In the meantime, the art of classical music lost ground. It became amorphous, undefined, unaccented, and unimportant. Polluted by years of abuse, the abuses of the Cages and the Schönbergs, it slipped into meaninglessness and dilettantism. Then it was preempted in our high schools by rap, which is largely simple beat and rhyme. How crazy it is that so many people send their children to schools where they learn nothing of the arts, the only subjects that will provide real inner stability and harmony.

I have stood alone in what I have been saying for thirty years, with only a few individuals standing beside me. I have been called everything in the book, yet I continue to speak, because I know that what I am saying is the truth, and I know that I am here to speak this truth, and that gradually this truth will radiate out into the world to the extent that it will help create a change.

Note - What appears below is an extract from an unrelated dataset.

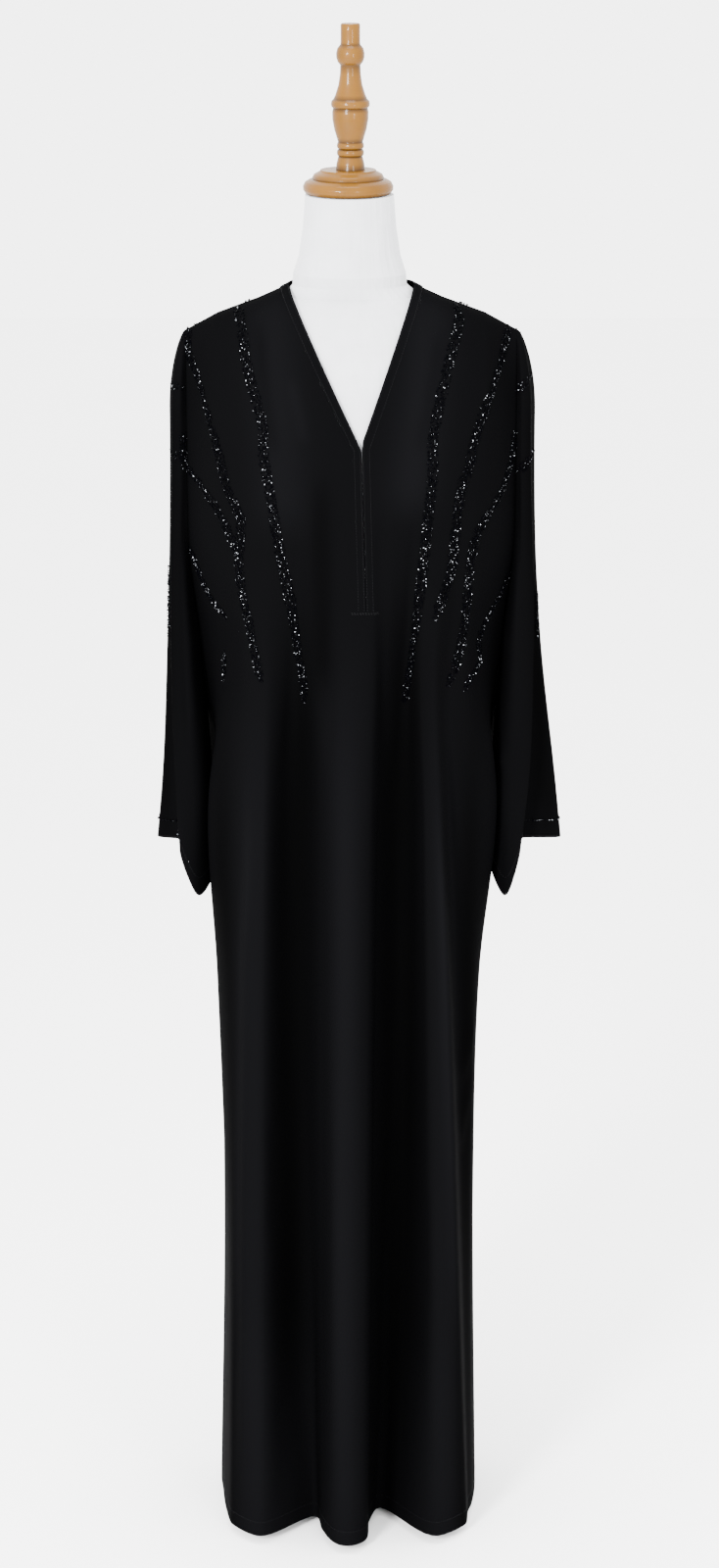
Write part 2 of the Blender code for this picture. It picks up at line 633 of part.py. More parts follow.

For in this 21st century, we no longer will require a music that expresses the stress and frustration of the 20th Century. Its music was a product of electricity being harnessed, of machinery, of bombs and petrol fumes. These became constant irritants. We were fixated on war, on pain, on separation, on hatred. Look at what we have created for ourselves to watch on our miracle called television! I don’t have to spell it out.

Why do we need to return to consonance and to the music of composers who, like those of older times, resonate on a higher level? Because all those stress-inducing influences (prognosticated by Anton Webern near the beginning of the 20th Century in his Six Pieces for Orchestra) are still here, and there are even more to come. 

The music of the 20th century was a necessary step in our evolution. Now that we know what negative music is, and once we realize what positive music really is, we will be able to achieve a balance.